Actionable Steps for Your First Week

Don't just head out the door and hope for the best. Preparation prevents the "I quit" text to your group chat.

  1. Get fitted for shoes. Go to an actual running store where they watch you walk. Don't just buy what’s on sale at a big-box retailer. The wrong shoe can cause hip alignment issues that linger for months.
  2. Download a podcast, not just music. Music is great, but the steady beat can sometimes trick you into running faster than you should. A podcast keeps your brain occupied while your body settles into a natural, slower rhythm.
  3. Hydrate the day before. Drinking a gallon of water ten minutes before your run will just make you feel like a human water balloon. True hydration happens 24 hours in advance.
  4. Focus on "Short Steps." If you feel like you're struggling, shorten your stride. Increasing your cadence (steps per minute) while decreasing the distance of each step reduces the impact on your knees significantly.
  5. Ignore the pace. Your pace literally does not matter right now. If a power-walker passes you, let them. You are training your heart and lungs; the speed will come months from now.

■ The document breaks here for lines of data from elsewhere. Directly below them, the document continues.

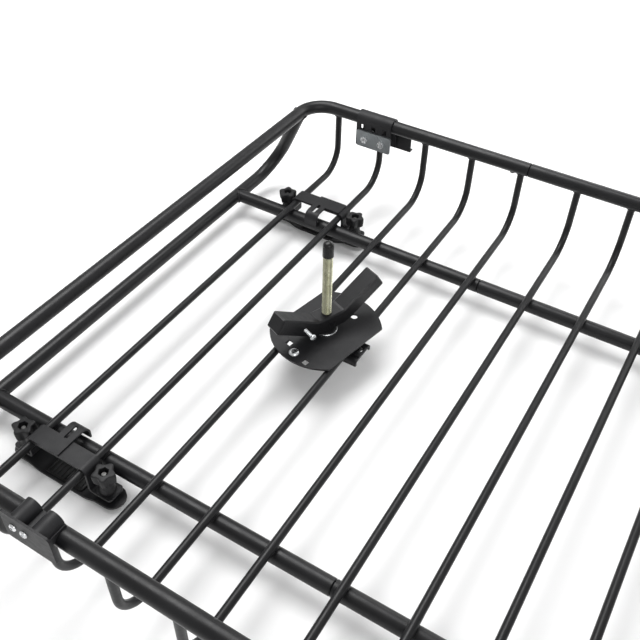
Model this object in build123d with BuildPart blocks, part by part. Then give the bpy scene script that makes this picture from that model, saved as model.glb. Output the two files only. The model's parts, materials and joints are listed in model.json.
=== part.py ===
from build123d import *

import os
from math import cos, radians, sin

os.makedirs("parts", exist_ok=True)

# Roof cargo basket in two halves, with four crossbar clamps, a wheel carrier on the
# floor and two accessory brackets on the side rails.
# Origin: middle of the basket, on the plane of its lowest faces (the clamp straps).
# +X runs along the side rails, +Y across the basket, +Z up. Millimetres.
# Heights in the clamps, the carrier and the brackets are from the floor slats' axes.

# ---- basket ----
TUBE_R = 12.7  # one-inch tube: rails, long tubes and end tubes
TUBE_WALL = 1.6
SLAT_R = 6.35  # half-inch tube: cross slats
SLAT_WALL = 1.2
SLAT_FIRST_X = 54.4  # first slat each side of the middle
SLAT_PITCH = 98.3
SLATS_PER_HALF = 5
SLAT_BEND = 52.0  # centre-line radius where a slat turns up
SLAT_Z = 60.0  # height of the floor slats' axes
RAIL_Z = SLAT_Z + 131.0
RAIL_X = 508.0  # end runs of the upper rail
RAIL_Y = 508.0  # side runs of the upper rail
RAIL_BEND = 52.0
LONG_Y = 327.0  # the two long tubes under the slats
LONG_Z = SLAT_Z - SLAT_R - TUBE_R
END_X = 580.0  # lower run of an end tube
END_BEND_Y = 466.0  # where an end tube turns up into its struts
END_BEND = 70.0
STRUT_TOP_Y = 456.0
JOINT_X = 38.0  # shoulder of a spigot: +X on the near side, -X on the far side
JOINT_GAP = 2.5
SPIGOT_LENGTH = 50.0
SPIGOT_CONE = 2.0
SPIGOT_R = TUBE_R - TUBE_WALL - 0.2
JOINT_SCREW_AT = 33.0  # from the shoulder of the spigot
JOINT_SCREW_R = 3.0
JOINT_HEAD_R = 5.0
JOINT_HEAD = 1.8

# ---- crossbar clamps ----
CLAMP_X = SLAT_FIRST_X + 3.5 * SLAT_PITCH  # midway between the two outer slats
CLAMP_Y = 359.5
CLAMP_WIDTH = 31.0
SHEET_T = 4.0
FOOT_TOP = -34.0
FOOT_END = 96.0
FOOT_CORNER = 6.0
CLAMP_BOLT_X = 79.0
CLAMP_BOLT_R = 4.0
CLAMP_BOLT_TIP = 3.0
FOOT_HOLE_R = 4.5
HOOK_T = 3.0
HOOK_LEFT = -50.0
HOOK_RIGHT = 8.0
HOOK_CORNER = 2.0
HOOK_CURL = 11.0  # inner radius of the curl
ARM_LEFT = -19.0
ARM_RIGHT = 8.0
LIP_GAP = 0.6  # between the lip and the side of the long tube
LIP_LOW = -12.0
SLOT_LENGTH = 26.0
SLOT_WIDTH = 6.0
SLOT_FROM_EDGE = 10.0
STRAP_T = 4.0
STRAP_R = 19.5  # half width, and the radius of the round ends
STRAP_HALF = 105.0
STRAP_TOP = -48.0
STRAP_DIP = 8.0
STRAP_FLAT_X = 64.0  # the dip's slopes run from here
STRAP_DIP_X = 45.0  # to here
STRAP_BEND = 30.0
PAD_T = 5.0
PAD_HALF = 37.0
PAD_WIDTH = 30.0
PAD_CORNER = 4.0
KNOB_LOW = FOOT_TOP + 0.2
KNOB_TOP = 8.0
KNOB_HEAD = 21.0
KNOB_R = 18.2
KNOB_LOBES = 5
SCOOP_R = 8.5
SCOOP_AT = 22.0
LOBE_CORNER = 2.6
SKIRT_R = 12.5
SKIRT_TAPER = 7
KNOB_BORE_R = CLAMP_BOLT_R + 0.06
RECESS_R = 8.0
RECESS_DEPTH = 10.0

# ---- wheel carrier ----
CARRIER_X = -(SLAT_FIRST_X + 1.5 * SLAT_PITCH)  # midway between two slats
CARRIER_Y = 53.0
STUD_R = 7.94  # five-eighths-inch stud
STUD_LOW = -22.0
STUD_TOP = 188.0
CAP_LOW = 168.0
CAP_TOP = 195.0
CAP_R = 9.0
CAP_ROUND = 5.0
BASE_HALF_X = 72.0
BASE_HALF_Y = 25.0
BASE_LOW = -18.0
CLIP_T = 2.5
CLIP_HALF_Y = 13.0
CLIP_REACH = 22.0
CLIP_WRAP = SLAT_R - 0.4  # inner bend of a clip over a slat
CLIP_SCREW_X = 15.5  # from the slat's axis
CLIP_SCREW_R = 3.0
STUD_NUT_R = 13.7
STUD_NUT = 6.0
DISC_R = 94.0
DISC_FLAT = 67.0  # from the stud to either of the two flats
DISC_TURN = 78.0  # direction of the flats, degrees from +X
DISC_LOW = SLAT_R + CLIP_T + 0.3
DISC_T = 3.5
DISC_BORE_R = STUD_R + 0.65
DISC_BOLT = (-77.0, -1.0)  # along and across the flats
SQUARE_HOLES = ((-66.0, 20.0), (-79.5, -29.0))
PLATE_HOLE = 10.6
SQUARE_HOLE = 8.6  # for the neck of a carriage bolt
ROUND_HOLE = (55.0, -14.0)
ROUND_HOLE_R = 6.0
DISC_NUT = 6.5
WASHER_R = 19.0
WASHER_T = 2.5
HANDLE_TURN = 68.0
HANDLE_TOP = 51.0
HANDLE_WIDTH = 30.5
HANDLE_T = 28.5
HUB_HALF = 24.5
ARM_OUT = 68.4  # level reach of an arm beyond the hub
ARM_UP = 42.0
HANDLE_EDGE = 2.2
BOSS_R = 17.0
HANDLE_BORE_R = STUD_R + 0.06
HANDLE_GAP = 0.2
LOCK_SCREW_ALONG = -53.5
LOCK_SCREW_Z = 51.0
LOCK_SCREW_R = 2.9
LOCK_SCREW_OUT = 38.5
LOCK_SCREW_IN = 1.0

# ---- accessory brackets ----
SADDLE_X = -359.5
SADDLE_HALF = 38.0
SADDLE_T = 3.4
SADDLE_BEND = TUBE_R - 0.4  # inner bend of the saddle over the rail
SADDLE_LOW = 78.0
SADDLE_SLOT = (9.0, 10.0)  # width and height of a window in the legs
SADDLE_SLOT_Z = 121.0
SADDLE_SLOT_PITCH = 24.0
SIDE_REACH = 536.0  # how far both brackets reach from the middle
CLAMP_PLATE_T = 4.0
CLAMP_PLATE_X = (-394.0, -319.0)
CLAMP_PLATE_Z = (79.0, 114.0)
CLAMP_PLATE_CORNER = 3.0
FAR_BOLTS_X = (-375.5, -338.0)
FAR_BOLT_Z = 97.0
CHANNEL_X = (-398.0, -290.0)
CHANNEL_Z = (76.0, 118.0)
CHANNEL_T = 2.5
RIBS_X = (-265.0, -231.0)
RIB_R = 12.0
RIB_Z = 148.5
SADDLE_BASE_TOP = 147.0
RIB_INNER_Y = 500.0
NEAR_PLATE_T = 3.0
NEAR_PLATE_X = (-286.0, -208.0)
NEAR_PLATE_Z = (112.0, 163.0)
NEAR_PLATE_CORNER = 5.0
NEAR_BOLTS_X = (-268.0, -251.0)
NEAR_BOLT_Z = 142.0
NEAR_BOLT_R = 3.0
NEAR_BOLT_IN = 7.0

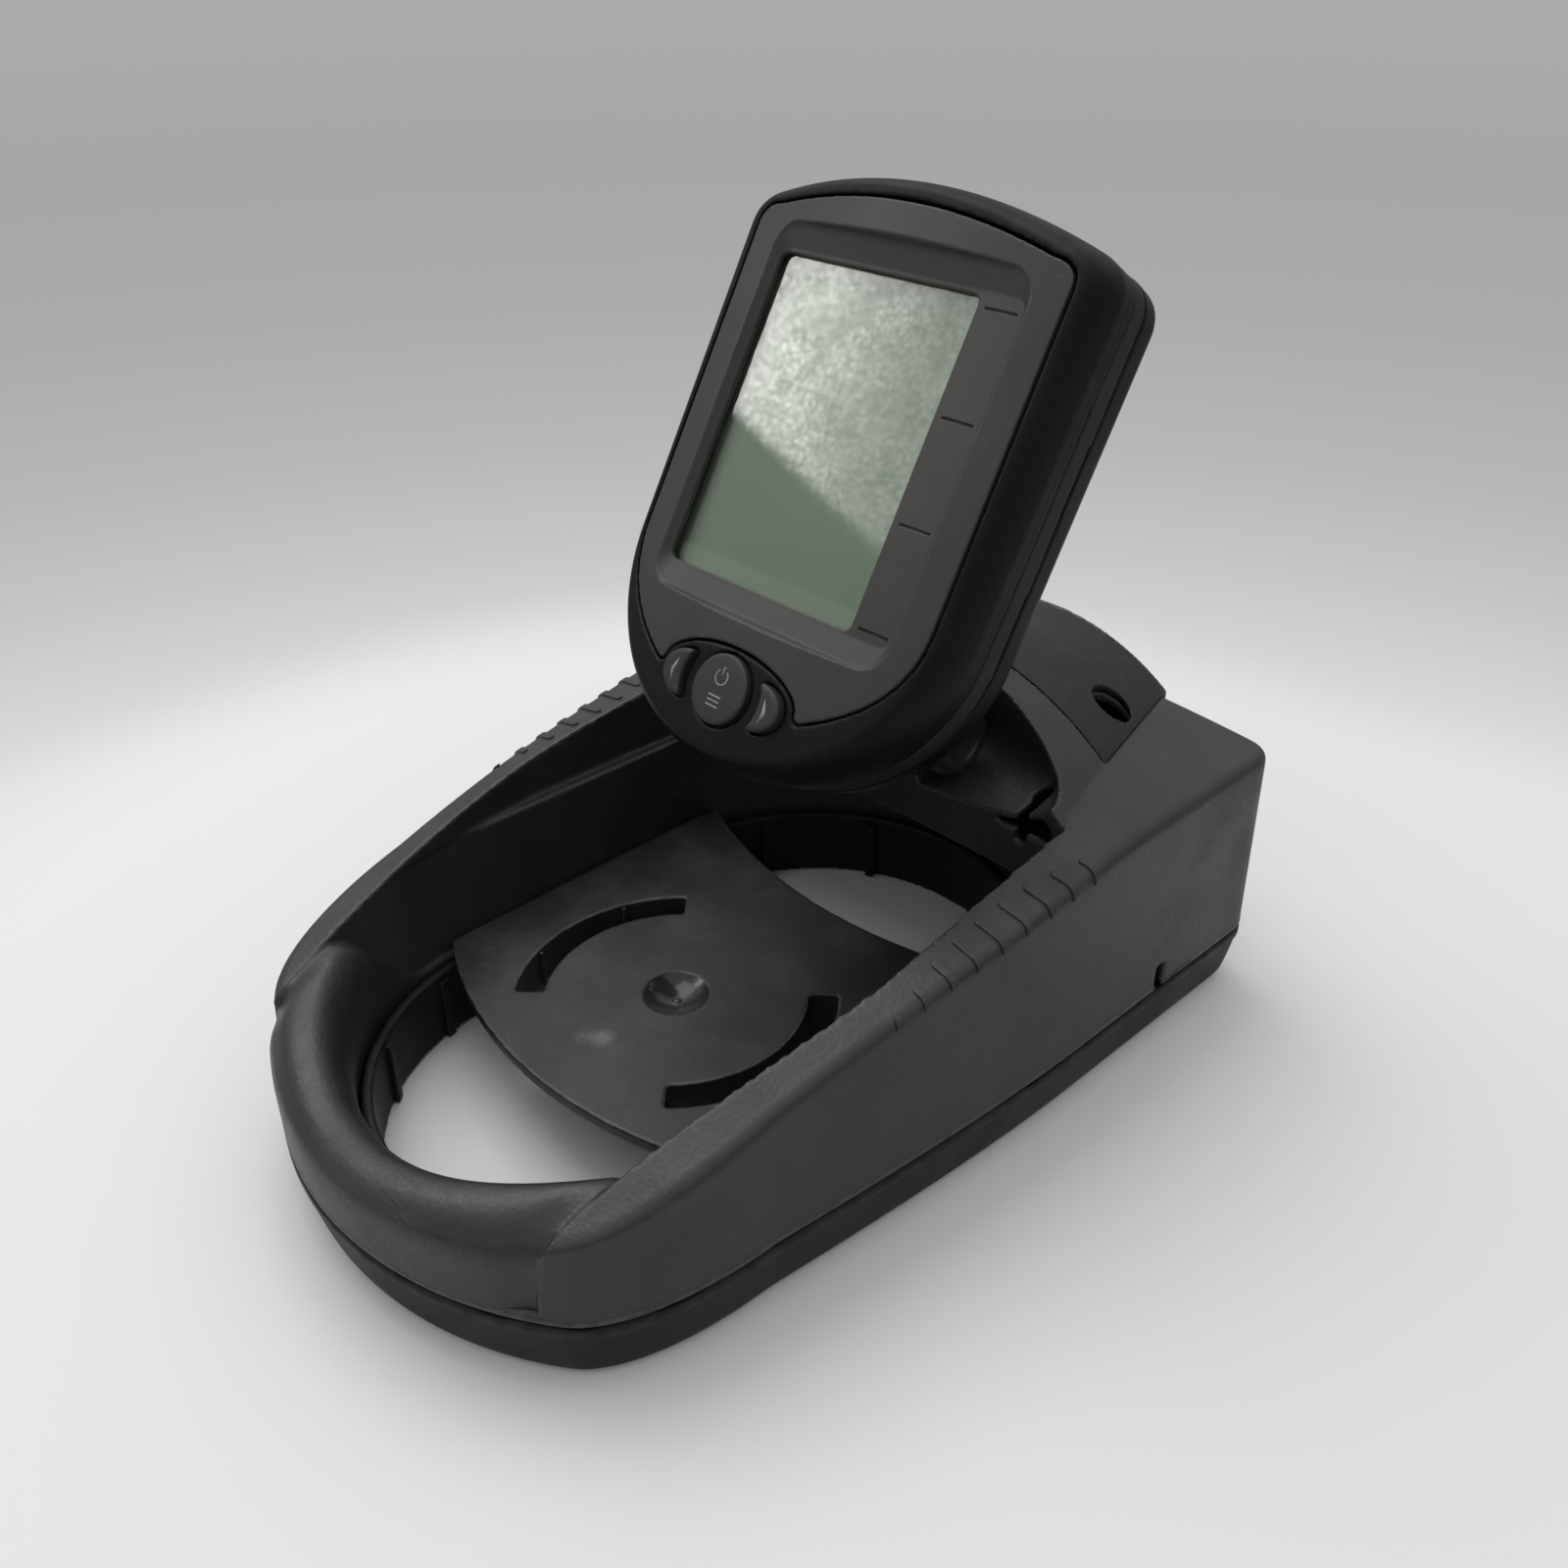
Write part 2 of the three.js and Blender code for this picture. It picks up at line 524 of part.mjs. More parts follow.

The couch 2 5k plan is a gateway drug to a healthier life, but only if you respect the process. It’s a slow build for a reason. Listen to your shins, breathe through your nose as much as possible, and remember that every "slow" run is still miles ahead of everyone sitting on the couch you just left behind.


Immediate Next Steps

If you are ready to start today, your first move isn't to run—it's to scout. Use an app like Google Maps or Strava to find a flat, safe 1-mile loop near your house that isn't all concrete. Once you have your "track," commit to Day 1, Week 1. Don't look at Week 5. Don't look at the 5K race dates in your city. Just focus on the first 60-second run.

Clear your schedule for three 30-minute blocks this week. Consistency is the only metric that actually counts in the beginning. Everything else is just noise.